Ecology Kyle Griffiths

Introduced California Fish: the Good and Bad

by Kyle Griffiths

As an original resident of the far West, a recent transplant from the Pacific Coast, I was under a subconscious misapprehension about fish diversity in North America. Roughly speaking, the further east you go, the more kinds of fishes there are. The peak fish diversity in the US is in the South; there are 244 native fish species in Kentucky, for instance. I’d like to see some of the members of the darter family and some cyprinodonts (killifish and topminnows) of the East, lovely fish that have few representatives here in the West. Altogether, we have less than one hundred types of native fish in California, a dozen or so in the San Joaquin watershed; if I was expecting hundreds of fish species from moving here, I was destined to be disappointed.

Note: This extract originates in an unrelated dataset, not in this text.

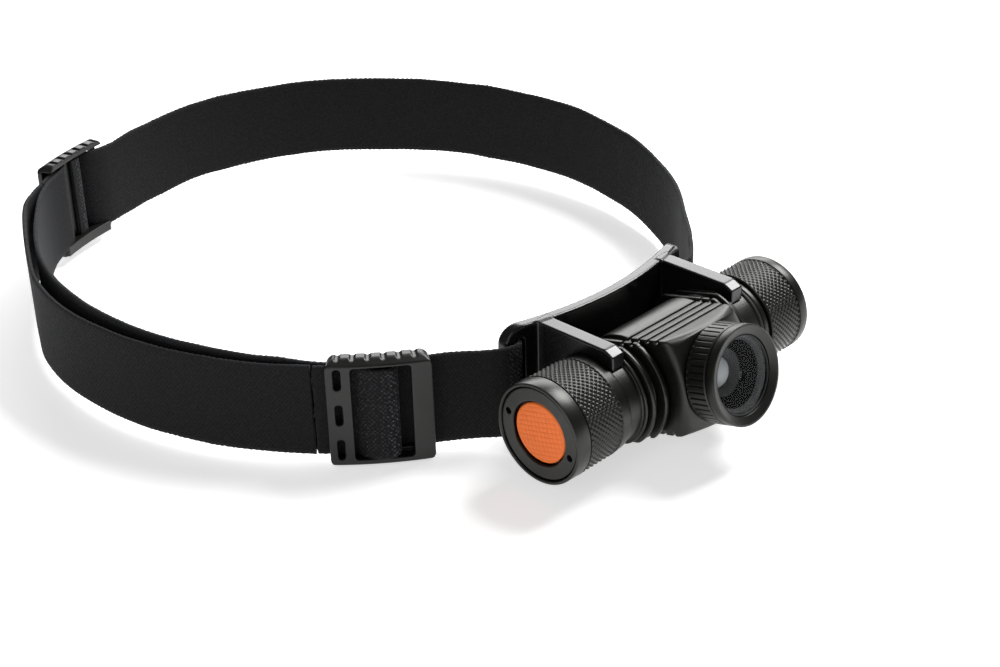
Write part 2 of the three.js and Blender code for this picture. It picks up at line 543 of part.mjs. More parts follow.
// ---- sliders, each made about -90 degrees and turned to its place on the loop ----
function sliderGeometry() {
  const block = toSolid(sector(-100, -80, SLIDER_R, SLIDER_R + SLIDER_DEPTH, BASE_Z, SLIDER_TOP, 8));
  const face = toSolid(roundedBlock(SLIDER_SLOTTED_END, SLIDER_PLAIN_END, BASE_Z, SLIDER_TOP, SLIDER_CORNER,
    -100, -85));
  const pocket = toSolid(sector(-102, -78, 85, SLIDER_BAR_R, SLIDER_WINDOW_LOW, SLIDER_WINDOW_HIGH, 8));
  const opening = toSolid(roundedBlock(-SLIDER_WINDOW_HALF_W, SLIDER_WINDOW_HALF_W, SLIDER_WINDOW_LOW,
    SLIDER_WINDOW_HIGH, 0.8, -100, -85));
  const bevels = [[SLIDER_TOP, 1], [BASE_Z, -1]].map(([edge, up]) => {
    const reach = 2 * (SLIDER_R + SLIDER_DEPTH - SLIDER_BEVEL_R);
    const wedge = new THREE.Shape();
    wedge.moveTo(-SLIDER_BEVEL_R, edge);
    wedge.lineTo(-SLIDER_BEVEL_R - reach, edge - up * 2 * SLIDER_BEVEL_DROP);
    wedge.lineTo(-SLIDER_BEVEL_R - reach, edge + up);
    wedge.lineTo(-SLIDER_BEVEL_R, edge + up);
    wedge.closePath();
    const g = new THREE.ExtrudeGeometry(wedge, { depth: 40, bevelEnabled: false });
    // The outline's own X becomes Y, its Y becomes Z, and it runs along X.
    return toSolid(g.rotateX(Math.PI / 2).rotateZ(Math.PI / 2).translate(-20, 0, 0));
  });
  const bar = toSolid(boxBetween(-CENTRE_BAR_HALF_W, CENTRE_BAR_HALF_W, -94.1, -92.8,
    SLIDER_WINDOW_LOW - 0.5, SLIDER_WINDOW_HIGH + 0.5));
  const middle = (SLIDER_WINDOW_LOW + SLIDER_WINDOW_HIGH) / 2;
  const slots = [-SLIDER_SLOT_PITCH, 0, SLIDER_SLOT_PITCH].map((dz) =>
    toSolid(roundedBlock(SLIDER_SLOT_X - SLIDER_SLOT_HALF_W, SLIDER_SLOT_X + SLIDER_SLOT_HALF_W,
      middle + dz - SLIDER_SLOT_HALF_H, middle + dz + SLIDER_SLOT_HALF_H, 0.6, -100, -85)));
  const notches = [];
  for (let i = 0; i < NOTCH_COUNT; i++) {
    const x = NOTCH_FIRST + NOTCH_PITCH * i;
    for (const z of [BASE_Z - NOTCH_OUT, SLIDER_TOP + NOTCH_OUT]) {
      const groove = new THREE.CylinderGeometry(NOTCH_R, NOTCH_R, 20, 6).translate(x, -95, z);
      notches.push(toSolid(groove));
    }
  }
  return toGeometry(join(cut(block.intersect(face), pocket, opening, ...bevels, ...slots, ...notches), bar));
}

// Seats a slider on the strap: its middle at the angle, turned with the strap's own swell.
const SLIDER_MIDDLE_R = SLIDER_R + SLIDER_DEPTH / 2;
function seated(mesh, angle, lift) {
  const step = 6;
  const rise = swellAt(angle + step) - swellAt(angle - step);
  const turn = rad(angle + 90) - Math.atan2(rise, rad(2 * step) * SLIDER_MIDDLE_R);
  const middle = polar(angle, SLIDER_MIDDLE_R);
  mesh.rotation.z = turn;
  const [inX, inY] = [SLIDER_MIDDLE_R * Math.sin(turn), -SLIDER_MIDDLE_R * Math.cos(turn)];
  mesh.position.set(middle.x - inX, middle.y - inY, lift);
}
const slider = sliderGeometry();
seated(place(loop, 'front_slider', slider, blackPlastic()), FRONT_SLIDER_ANGLE, 0);
seated(place(loop, 'rear_slider', slider, blackPlastic()), REAR_SLIDER_ANGLE, REAR_SLIDER_LIFT);

// The rear strap's end, folded round the front slider's centre bar.
const rearEndRoute = [[-16.4, SECOND_R], [-12, 92.1], [-8, 92.5], [-5, 93.9], [-2.6, 94.9], [0, 95.15],
  [2.3, 94.9], [3.4, 93.8], [3.1, 92.6], [1.8, 91.95], [0, 91.85], [-2.6, 91.85]];
place(loop, 'strap_rear_end', ribbon(alongLoop(rearEndRoute, FRONT_SLIDER_ANGLE, 34), OVERLAP_LIFTS),
  webbing());

// ---- put the origin under the middle of the bounding box ----
headlamp.updateMatrixWorld(true);
const bounds = new THREE.Box3().setFromObject(headlamp, true);
const centre = bounds.getCenter(new THREE.Vector3());
headlamp.position.set(-centre.x, -centre.y, -bounds.min.z);

export default headlamp;
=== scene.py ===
"""Looks for the right-angle headlamp. Lengths in the making are millimetres in the tube's frame: the origin
is the middle of the tube's axis, +X runs to the battery cap, -Y is the front and +Z is up."""
import json
import math

import bpy
import numpy as np
from mathutils import Matrix, Vector


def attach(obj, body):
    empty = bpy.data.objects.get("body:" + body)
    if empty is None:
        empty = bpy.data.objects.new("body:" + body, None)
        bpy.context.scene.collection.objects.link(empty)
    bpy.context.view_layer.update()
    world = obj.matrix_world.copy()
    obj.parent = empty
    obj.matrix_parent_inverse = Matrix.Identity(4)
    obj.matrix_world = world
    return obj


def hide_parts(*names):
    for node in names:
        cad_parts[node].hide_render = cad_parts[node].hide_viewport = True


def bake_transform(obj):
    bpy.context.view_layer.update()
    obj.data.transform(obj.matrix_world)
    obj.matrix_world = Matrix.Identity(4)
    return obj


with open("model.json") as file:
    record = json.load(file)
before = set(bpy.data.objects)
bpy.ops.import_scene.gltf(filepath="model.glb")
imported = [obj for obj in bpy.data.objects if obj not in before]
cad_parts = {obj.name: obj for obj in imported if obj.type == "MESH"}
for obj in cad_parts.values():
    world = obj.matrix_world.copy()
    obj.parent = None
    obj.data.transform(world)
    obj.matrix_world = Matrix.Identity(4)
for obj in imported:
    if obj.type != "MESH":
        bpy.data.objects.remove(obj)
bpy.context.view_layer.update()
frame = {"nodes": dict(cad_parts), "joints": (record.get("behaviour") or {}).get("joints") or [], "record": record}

# ---------------------------------------------------------------- frame
MM = 0.001
JOINTS = {j["name"]: j for j in frame["joints"]}
AXIS = np.array(JOINTS["lamp_tilt"]["pos_m"], float)          # middle of the tube's axis
LENS = np.array(JOINTS["focus_turn"]["axis"], float)          # where the lens points
TILT = math.atan2(LENS[2], -LENS[1])
LOOP_Y = 109.1                                                 # centre of the head loop
BASE_Z = -16.6                                                 # foot of the bracket and the sliders


def to_row(points, lamp=False):
    """Tube-frame millimetres to the row's metres. Lamp pieces are built level, then tilted up."""
    p = np.asarray(points, float).reshape(-1, 3)
    if lamp:
        c, s = math.cos(TILT), math.sin(TILT)
        p = np.stack([p[:, 0], c * p[:, 1] + s * p[:, 2], -s * p[:, 1] + c * p[:, 2]], 1)
    return AXIS + p * MM


# ---------------------------------------------------------------- meshes
TINY = 1e-3                                                    # radius of the ring that stands for a pole


def add_mesh(name, vertices, faces, smooth=True):
    mesh = bpy.data.meshes.new(name)
    v = np.asarray(vertices, np.float64)
    if isinstance(faces, np.ndarray):
        k = faces.shape[1]
        mesh.vertices.add(len(v))
        mesh.vertices.foreach_set("co", v.ravel().astype(np.float32))
        mesh.loops.add(faces.size)
        mesh.loops.foreach_set("vertex_index", faces.ravel().astype(np.int32))
        mesh.polygons.add(len(faces))
        mesh.polygons.foreach_set("loop_start", np.arange(0, faces.size, k, dtype=np.int32))
        mesh.update(calc_edges=True)
        mesh.validate()
    else:
        mesh.from_pydata(v.tolist(), [], faces)
        mesh.update()
    if smooth:
        mesh.polygons.foreach_set("use_smooth", [True] * len(mesh.polygons))
    obj = bpy.data.objects.new(name, mesh)
    bpy.context.collection.objects.link(obj)
    return obj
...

The Rockies, rearing up millions of years ago, cut California and the arid West off from the centers of fish diversity in the East. East of the great divide there are dozens of sunfish: bluegill, pumpkinseed, longear sunfish, green sunfish, warmouth, largemouth bass and smallmouth bass, and the spotted bass, just off the top of my head. In California we have one native sunfish, called the Sacramento perch (which is endangered). But, I can see some of these non-native sunfish here in Fresno, because some thoughtful soul decided to meet me halfway, in fact more than halfway, since I only travelled a hundred or so miles east, to bring the fish of the East to California. I can see bass in the river a short drive from my house, and what’s more, I can see bluegill in the canal a short walk from my front door. In fact, I can see more types of fish here in Fresno than my home waters. Not that I’m complaining about seeing a local fisherman hook a thresher shark or running into an ocean sunfish on a surfboard, like my brother did a few weeks ago.

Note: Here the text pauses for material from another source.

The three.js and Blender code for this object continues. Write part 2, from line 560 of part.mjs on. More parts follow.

Pacifica Pier on the day after Thanksgiving

There are downsides to introducing fish outside of their range. Introduced fish compete with natives for the resources, seldom in a pristine state, that are available. I’m not trying to minimize their effect, but if I hadn’t had early experiences with both native and nonnative fish I doubt I would have been interested in pursuing aquatic biology. Biologists think on global scales, of evolutionary lineages hundreds of millions of years long, researching whatever corner of the earth holds the particular set of circumstances they are interested in, and this global perspective has accompanied a sentiment that the earth is not just to study, but to reshape. Stocking fish outside their native range was a practice of scientifically literate people to improve fishing in new territories. We wouldn’t do that today, but the way we’ve altered the landscape, or fishscape, of our country is part of our heritage.